In Metro/Davidson County, we are currently going through a major budget approval process in which the mayor has proposed a budget that requires a 53 cent property tax increase.  Last night was the second reading of the budget, and the public turnout both for and against, was huge.

One major portion of the budget goes to a nearly $50 million increase in spending for the schools.  This increase would cover much-needed capital improvements as well as a well-deserved pay raise for teachers.  It would, in fact compress the salary schedule for all teachers and raise the starting pay for teachers in their first five years to $40,000.  When I spoke in favor of the budget, I chose to focus on this important point.  Here’s what I had to say:

Hi, my name is Ashley Croft and I am a middle school teacher in MNPS.  I also am a member of Stand for Children here in Nashville.  I’m here tonight to tell you my story as a young teacher in this district.  As you hear it, please understand that this isn’t just my story–there are hundreds of beginning teachers just like me.

When I graduated from Vanderbilt in 2008, I was recruited to teach by systems like Chicago Public Schools and rural Marlboro County, South Carolina.  I knew that I wanted a challenging, rewarding teaching experience, and these places promised it to me.  I never once thought of applying to MNPS, and it’s by a stroke of luck that I ended up teaching here.

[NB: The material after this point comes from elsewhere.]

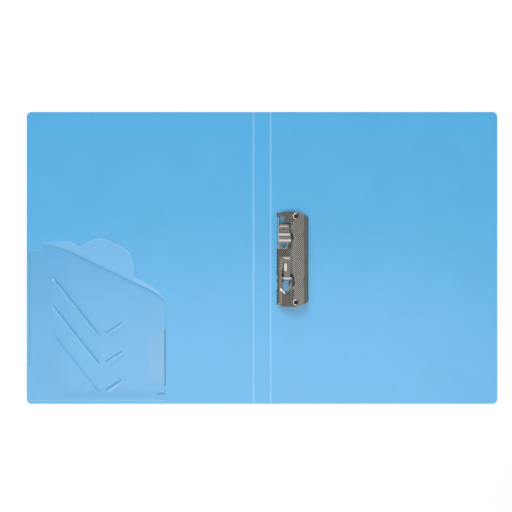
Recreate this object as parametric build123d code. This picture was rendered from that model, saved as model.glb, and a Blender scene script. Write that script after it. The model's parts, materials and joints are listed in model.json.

However, every year around this time, I begin looking again at other districts, perusing their job postings.  I know that I need a higher salary to support myself, and I can’t have that here.  I currently teach full time, work for an after school tutoring company, and sell clothes at a retail store year-round to support my family of one.

Although I consistently look at jobs in other parts of the state and country, its my love for my students and their families that has kept me here.  That won’t work for everyone.

This is my story, and you should remember that there are hundreds more like it.  However, many of the outstanding, passionate teachers who have stories similar to mine aren’t in Nashville to tell you about it.  They are changing the lives of students in communities like Sumner or Williamson County or cities like Memphis, Denver, Houston, Atlanta, and Chicago.

MNPS has done its part to attract and retain effective young teachers by revamping the recruiting process and creating opportunities like the Teacher Leadership Institute of which I am a part.  It’s time that the city do its part to show teachers that Nashville values us.  Offer teachers a fair starting pay and we can continue to move Nashville forward.